Birmingham Fellow & Lecturer
School of Computer Science
University of Birmingham
Fixed budget analysis has recently been introduced as an alternative paradigm to runtime analysis in the theory of randomised search heuristics. While in runtime analysis one usually concentrates on the average time needed to find an optimal or approximately optimal solution, in fixed budget analysis we are interested in the quality of the best solution obtained after a pre-specified number of function evaluations called budget. This matches the application of randomised search heuristics in a much better way since usually optimal solutions are not known and even if found cannot be recognised and thus, algorithms are usually stopped after some time. In this tutorial, we review existing work on fixed budget analysis. Starting with a simple and intuitive example we present a case study to demonstrate how fixed budget analysis can give additional insights into the performance of randomised search heuristics. We then give an overview of novel methods tailored to fixed budget analysis, results obtained so far as well as application areas considered in recent publications. We finish by pointing out important aspects of future work.
Professor of Theoretical and Computational Biology
Computational Biology Group
Department of Computer Science
University of Sheffield
Engineers frequently draw inspiration from the collective behaviour of social insects to design artificial decision-making algorithms. Such biomimemtic engineering is usually based on the principle that ‘nature knows best’, that millions of years of evolution have optimised observed behaviours, and so engineers may simply copy these to implement effective and efficient artificial systems. Yet the artificial systems designed in this way are often both complicated and complex, and this opacity means that frequently the predominant technique for evaluating their performance is numerical simulation. In this talk I will present the fruits of a different, normative approach, which started with a provably optimal stochastic model of decision-making, that optimise the speed-accuracy trade-off, then investigated how this could be implemented in a distributed decision-making system. I will also describe how observations of a novel signalling behaviour in house-hunting honeybee swarms, coupled with principled dynamical systems and numerical analyses, led to the identification of a highly efficient and effective decision motif, and a reevaluation of the appropriate optimality criterion for natural and artificial decision-making systems. This new criterion should frequently replace the speed-accuracy trade-off, universally invoked by psychologists, neuroscientists, biologists and engineers. Finally I will discuss plans to search for further implementations of this decision motif in other natural systems, from single cells up to primate brains, and to implement these behaviours in highly scaleable swarms of robots.

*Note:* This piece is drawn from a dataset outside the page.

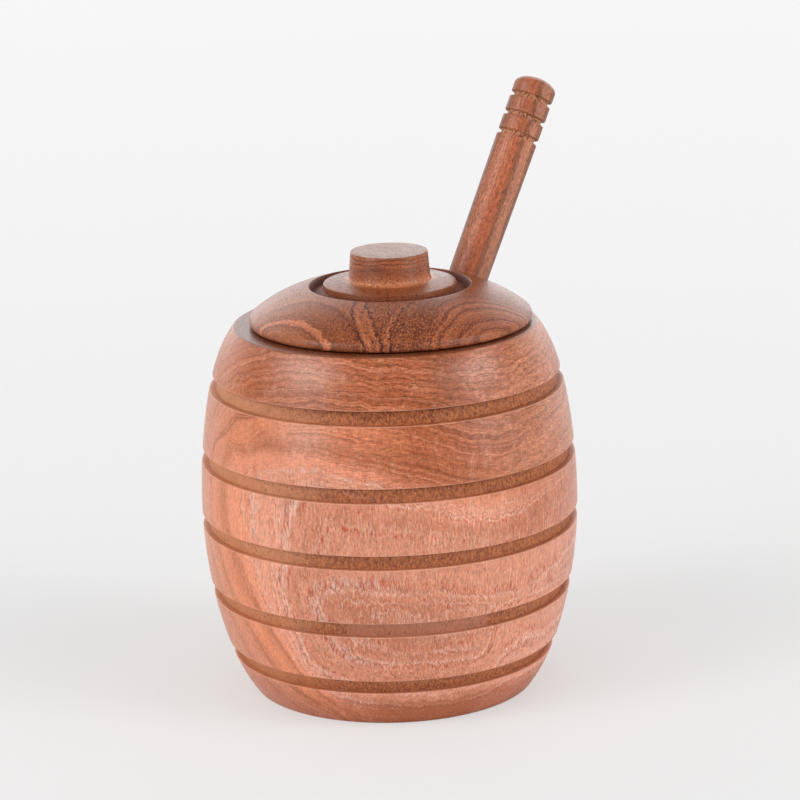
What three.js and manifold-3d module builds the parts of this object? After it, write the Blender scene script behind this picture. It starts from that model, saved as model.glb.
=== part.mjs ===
// Wooden honey pot: a turned barrel, a domed lid with a knob, and a dipper that leans out of the lid.
// Lengths are in millimetres and +Z is up. The origin is the centre of the pot's flat foot.

import * as THREE from 'three';
import { mergeVertices } from 'three/addons/utils/BufferGeometryUtils.js';
import Module from 'manifold-3d';

// Pot body
const bellyRadius = 50;
const bellyHeight = 50.8;
const potHeight = 98.6;
const footRadius = 37.2;
const rimRadius = 39.9;
const wallThickness = 7.5;
const floorThickness = 8;
const floorFillet = 9;
const mouthRadius = 33.5;
const mouthDepth = 8;
const neckSlope = 4.5;
const rimEase = 0.5;
// How much of the barrel's narrowing comes late, close to the foot and close to the rim
const footTurnShare = 0.18;
const rimTurnShare = 0.3;

// Grooves cut round the pot, with their middles as shares of the pot's height
const grooveWidth = 3.8;
const grooveDepth = 2;
const grooveEase = 0.2;
const grooveHeightShares = [0.121, 0.291, 0.479, 0.656, 0.853];

// Lid
const seatGap = 0.3;
const lidRadius = 37.2;
const lidEdgeHeight = 1.2;
const lidUpperRounding = 1.8;
const lidLowerRounding = 0.8;
const crownRadius = 38;
const crownHeight = 9.8;
const moatRadius = 21.4;
const moatDepth = 2.1;
const moatWallTaper = 0.7;
const discRadius = 17.5;
const discRise = 0.6;
const discEdge = 1.6;
const discEase = 0.3;
const discSlope = 0.9;
const knobRadius = 10.15;
const knobTaper = 0.55;
const knobHeight = 7.4;
const knobFillet = 1;
const knobBevel = 0.25;
const spigotDepth = 4.6;
const spigotClearance = 1.9;
const spigotNearGap = 0.35;
const spigotBevel = 0.8;

// Dipper: its place in the lid, then its own sizes along its axis
const dipperLean = THREE.MathUtils.degToRad(28.2);
const dipperHeading = THREE.MathUtils.degToRad(40.5);
const dipperReach = 27.8;
const boreClearance = 0.35;
const dipperFloorGap = 0.3;
const dipperLength = 166.9;
const handleRadius = 5.75;
const neckRadius = 4.8;
const capLength = 5.4;
const capDome = 3;
const ringLength = 3.95;
const ringGrooveWidth = 1.4;
const ringGrooveDepth = 1;
const ringEase = 0.25;
const ringCount = 2;
const noseRadius = 7;
const headRadius = 9.4;
const headCoreRadius = 4.8;
const headDiscThickness = 2.4;
const headGrooveWidth = 2.4;
const headDiscCount = 6;
const headEase = 0.3;

// One overrun serves every cut
const cutOverrun = 6;

// Facets
const bodySegments = 48;
const dipperSegments = 24;
const boreSegments = 32;
const arcSteps = 5;
const landSteps = 3;
const wallSteps = 8;

const wasm = await Module();
wasm.setup();

function woodMaterial(colour, roughness) {
  return new THREE.MeshStandardMaterial({ color: colour, roughness, metalness: 0 });
}

// Points of an arc in the profile plane, from one angle to the other
function arc(centreR, centreZ, radius, startAngle, endAngle) {
  return Array.from({ length: arcSteps + 1 }, (_, i) => {
    const angle = THREE.MathUtils.lerp(startAngle, endAngle, i / arcSteps);
    return [centreR + radius * Math.cos(angle), centreZ + radius * Math.sin(angle)];
  });
}

// A profile of [radius, height] pairs, from axis to axis and anticlockwise, turned round +Z
function turned(profile, segments) {
  const points = profile.map(([radius, height]) => new THREE.Vector2(Math.max(radius, 0), height));
  const geometry = new THREE.LatheGeometry(points, segments);
  geometry.rotateX(Math.PI / 2);
  return closed(geometry);
}

// Merges shared vertices and drops the empty triangles at the axis, so that the skin closes
function closed(geometry) {
  geometry.deleteAttribute('normal');
  geometry.deleteAttribute('uv');
  const merged = mergeVertices(geometry);
  const corners = merged.index.array;
  const kept = [];
  for (let i = 0; i < corners.length; i += 3) {
    const [a, b, c] = corners.slice(i, i + 3);
    if (a !== b && b !== c && c !== a) kept.push(a, b, c);
  }
  merged.setIndex(kept);
  return merged;
}

function toManifold(geometry) {
  return new wasm.Manifold(new wasm.Mesh({
    numProp: 3,
    vertProperties: new Float32Array(geometry.attributes.position.array),
    triVerts: new Uint32Array(geometry.index.array),
  }));
}

function fromManifold(solid) {
  const { vertProperties, triVerts } = solid.getMesh();
  const geometry = new THREE.BufferGeometry();
  geometry.setAttribute('position', new THREE.BufferAttribute(vertProperties, 3));
  geometry.setIndex(new THREE.BufferAttribute(triVerts, 1));
  return geometry;
}

function namedMesh(name, geometry, material) {
  geometry.computeVertexNormals();
  const mesh = new THREE.Mesh(geometry, material);
  mesh.name = name;
  return mesh;
}

// The barrel's outer radius at a height: widest at the belly, drawn in to the foot and to the rim
function barrelRadius(height) {
  const below = height < bellyHeight;
  const span = below ? bellyHeight : potHeight - bellyHeight;
  const narrowing = bellyRadius - (below ? footRadius : rimRadius);
  const late = below ? footTurnShare : rimTurnShare;
  const share = Math.abs(height - bellyHeight) / span;
  return bellyRadius - narrowing * ((1 - late) * share ** 2 + late * share ** 8);
}

function land(fromHeight, toHeight) {
  return Array.from({ length: landSteps + 1 }, (_, i) => {
    const height = THREE.MathUtils.lerp(fromHeight, toHeight, i / landSteps);
    return [barrelRadius(height), height];
  });
}

// A square-cut groove whose floor follows the barrel, with its two corners eased
function groove(low, high) {
  return [
    [barrelRadius(low) - grooveEase, low],
    [barrelRadius(low) - grooveDepth, low],
    [barrelRadius(high) - grooveDepth, high],
    [barrelRadius(high) - grooveEase, high],
  ];
}

function potOutside() {
  const middles = grooveHeightShares.map((share) => share * potHeight);
  const points = [[0, 0], [barrelRadius(rimEase) - rimEase, 0]];
  let height = rimEase;
  for (const middle of middles) {
    const low = middle - grooveWidth / 2;
    const high = middle + grooveWidth / 2;
    points.push(...land(height, low - grooveEase), ...groove(low, high));
    height = high + grooveEase;
  }
  points.push(...land(height, potHeight - rimEase), [rimRadius - rimEase, potHeight]);
  return points;
}

// The hollow: a straight mouth, then a wall that follows the barrel, and a rounded floor corner
function potInside() {
  const cornerTop = floorThickness + floorFillet;
  const wallTop = potHeight - mouthDepth - neckSlope;
  const cornerRadius = barrelRadius(cornerTop) - wallThickness;
  const points = [
    [mouthRadius + rimEase, potHeight],
    [mouthRadius, potHeight - rimEase],
    [mouthRadius, potHeight - mouthDepth],
  ];
  for (let i = 0; i < wallSteps; i += 1) {
    const height = THREE.MathUtils.lerp(wallTop, cornerTop, i / wallSteps);
    points.push([barrelRadius(height) - wallThickness, height]);
  }
  points.push(...arc(cornerRadius - floorFillet, cornerTop, floorFillet, 0, -Math.PI / 2));
  points.push([0, floorThickness]);
  return points;
}

function makePotBody() {
  const geometry = turned([...potOutside(), ...potInside()], bodySegments);
  return namedMesh('pot_body', geometry, woodMaterial('#b5694a', 0.45));
}

// Heights that the lid is built from
const seatHeight = potHeight + seatGap;
const spigotFoot = seatHeight - spigotDepth;
const crownTop = seatHeight + crownHeight;
const discTop = crownTop + discRise;
const knobFoot = discTop + discSlope;
const lidTop = knobFoot + knobHeight;

// The loose lid lies pushed over along +X, its spigot near the mouth's wall
const lidShift = spigotClearance - spigotNearGap;

// The crown is an arc through the moat's rim that runs smoothly into the rounding of the lid's edge
function crownArc() {
  const edge = { r: lidRadius - lidUpperRounding, z: seatHeight + lidEdgeHeight };
  const rise = { r: moatRadius - edge.r, z: crownTop - edge.z };
  const distance = Math.hypot(rise.r, rise.z);
  const toEdge = crownRadius - lidUpperRounding;
  const along = (distance ** 2 + toEdge ** 2 - crownRadius ** 2) / (2 * distance);
  const across = Math.sqrt(toEdge ** 2 - along ** 2);
  const centre = {
    r: edge.r + (along * rise.r - across * rise.z) / distance,
    z: edge.z + (along * rise.z + across * rise.r) / distance,
  };
  return { centre, edge };
}

// The crown's height at a radius
function crownSurface(radius) {
  const { centre } = crownArc();
  return centre.z + Math.sqrt(crownRadius ** 2 - (radius - centre.r) ** 2);
}

function crownProfile() {
  const { centre, edge } = crownArc();
  const joinAngle = Math.atan2(edge.z - centre.z, edge.r - centre.r);
  const rimAngle = Math.atan2(crownTop - centre.z, moatRadius - centre.r);
  return [
    ...arc(edge.r, edge.z, lidUpperRounding, 0, joinAngle),
    ...arc(centre.r, centre.z, crownRadius, joinAngle, rimAngle).slice(1),
  ];
}

// Below the crown: the plain spigot that sits in the mouth, the seat ring and the rounded edge
function lidUnderside() {
  const spigotRadius = mouthRadius - spigotClearance;
  const roundingCentre = lidRadius - lidLowerRounding;
  return [
    [0, spigotFoot],
    [spigotRadius - spigotBevel, spigotFoot],
    [spigotRadius, spigotFoot + spigotBevel],
    [spigotRadius, seatHeight],
    ...arc(roundingCentre, seatHeight + lidLowerRounding, lidLowerRounding, -Math.PI / 2, 0),
  ];
}

// Inside the crown: the sunk moat, the raised disc and the knob with its flared foot
function moatDiscAndKnob() {
  const knobFootRadius = knobRadius + knobTaper;
  const filletCentre = [knobFootRadius + knobFillet, knobFoot + knobFillet];
  return [
    [moatRadius - moatWallTaper, crownTop - moatDepth],
    [discRadius, discTop - discEdge],
    [discRadius, discTop - discEase],
    [discRadius - discEase, discTop],
    ...arc(...filletCentre, knobFillet, -Math.PI / 2, -Math.PI),
    [knobRadius, lidTop - knobBevel],
    [knobRadius - knobBevel, lidTop],
    [0, lidTop],
  ];
}

// The dipper's axis leans out of the lid; everything on it is measured from the middle of its nose
const headLength = headDiscCount * (headDiscThickness + headGrooveWidth);
const dipperTop = dipperLength - noseRadius;
const holeHeight = crownSurface(dipperReach);
const noseHeight = floorThickness + dipperFloorGap + noseRadius;
const holeDistance = (holeHeight - noseHeight) / Math.cos(dipperLean);
const noseReach = dipperReach - holeDistance * Math.sin(dipperLean);

function shaftRadius(distance) {
  return THREE.MathUtils.mapLinear(distance, headLength, dipperTop, neckRadius, handleRadius);
}

// Places a geometry that was made upright on the dipper's leaning axis, before the lid's shift
function dipperPlacement() {
  const turn = new THREE.Matrix4().makeRotationZ(dipperHeading);
  const shift = new THREE.Matrix4().makeTranslation(noseReach, 0, noseHeight);
  const lean = new THREE.Matrix4().makeRotationY(dipperLean);
  return turn.multiply(shift).multiply(lean);
}

function makeBoreCutter() {
  const radius = shaftRadius(holeDistance) + boreClearance;
  const slantRise = radius * Math.tan(dipperLean);
  const low = (spigotFoot - noseHeight) / Math.cos(dipperLean) - slantRise - cutOverrun;
  const high = holeDistance + slantRise + cutOverrun;
  return turned([[0, low], [radius, low], [radius, high], [0, high]], boreSegments)
    .applyMatrix4(dipperPlacement());
}

function makeLid() {
  const profile = [...lidUnderside(), ...crownProfile(), ...moatDiscAndKnob()];
  const block = toManifold(turned(profile, bodySegments));
  const bored = fromManifold(block.subtract(toManifold(makeBoreCutter())));
  return namedMesh('lid', bored.translate(lidShift, 0, 0), woodMaterial('#8e5238', 0.4));
}

// The head: a round nose, then discs and grooves in turn, fullest halfway up
function headProfile() {
  const outline = (distance) => THREE.MathUtils.lerp(
    noseRadius, headRadius, Math.sin(Math.PI * distance / headLength));
  const points = arc(0, 0, noseRadius, -Math.PI / 2, 0);
  for (let i = 0; i < headDiscCount; i += 1) {
    const grooveFoot = i * (headDiscThickness + headGrooveWidth);
    const discFoot = grooveFoot + headGrooveWidth;
    const discHead = discFoot + headDiscThickness;
    points.push(
      [headCoreRadius, grooveFoot],
      [headCoreRadius, discFoot],
      [outline(discFoot) - headEase, discFoot],
      [outline(discFoot + headEase), discFoot + headEase],
      [outline(discHead - headEase), discHead - headEase],
      [outline(discHead) - headEase, discHead],
    );
  }
  return points;
}

// The handle: a tapered shaft, then rings between square grooves, and a domed cap
function handleProfile() {
  const pitch = ringLength + ringGrooveWidth;
  const capFoot = dipperTop - capLength;
  const points = [[neckRadius, headLength]];
  for (let i = ringCount; i >= 0; i -= 1) {
    const high = capFoot - i * pitch;
    const low = high - ringGrooveWidth;
    const floorRadius = shaftRadius(low) - ringGrooveDepth;
    points.push(
      [shaftRadius(low - ringEase), low - ringEase],
      [shaftRadius(low) - ringEase, low],
      [floorRadius, low],
      [floorRadius, high],
      [shaftRadius(high) - ringEase, high],
      [shaftRadius(high + ringEase), high + ringEase],
    );
  }
  return [...points, ...capDomeProfile()];
}

function capDomeProfile() {
  return arc(0, 0, 1, 0, Math.PI / 2).map(([across, along]) => [
    across * handleRadius,
    dipperTop - capDome + along * capDome,
  ]);
}

function makeDipper() {
  const upright = turned([...headProfile(), ...handleProfile()], dipperSegments);
  const leaning = upright.applyMatrix4(dipperPlacement());
  return namedMesh('dipper', leaning.translate(lidShift, 0, 0), woodMaterial('#a05f42', 0.5));
}

const honeyPot = new THREE.Group();
honeyPot.add(makePotBody(), makeLid(), makeDipper());

export default honeyPot;
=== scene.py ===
"""Looks of a turned wooden honey pot: barrel, domed lid and dipper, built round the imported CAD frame."""

import math

import bpy
from mathutils import Matrix, Vector


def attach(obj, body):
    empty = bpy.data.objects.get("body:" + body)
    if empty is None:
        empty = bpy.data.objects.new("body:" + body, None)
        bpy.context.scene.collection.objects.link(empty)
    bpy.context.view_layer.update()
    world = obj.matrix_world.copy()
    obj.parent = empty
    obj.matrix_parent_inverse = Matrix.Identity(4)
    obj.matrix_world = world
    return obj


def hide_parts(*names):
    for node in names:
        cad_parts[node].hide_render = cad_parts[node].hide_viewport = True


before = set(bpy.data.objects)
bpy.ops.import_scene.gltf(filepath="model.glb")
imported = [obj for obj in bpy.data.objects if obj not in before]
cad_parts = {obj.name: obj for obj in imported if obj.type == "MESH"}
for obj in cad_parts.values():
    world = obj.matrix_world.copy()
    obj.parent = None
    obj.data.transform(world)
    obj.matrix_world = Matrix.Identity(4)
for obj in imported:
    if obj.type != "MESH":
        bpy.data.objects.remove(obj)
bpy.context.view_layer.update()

MM = 0.001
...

Professor of Operational Research & Systems
Operational Research & Management Sciences Group
Warwick Business School
University of Warwick
Many real-world problems change dynamically over time, which makes it necessary to track the changing optimum. Since nature requires continuous adaptation, nature-inspired metaheuristics seem a promising candidate to tackle such problems. However, the standard metaheuristics often perform quite poorly in a dynamic environment, and a lot of new algorithmic variants have been proposed in the past 20 years, specifically targeted at dynamic environments. This talk will provide an overview on the field, its state-of-the-art and challenges, and then focus on some recent research on the use of Efficient Global Optimization for dynamic environments.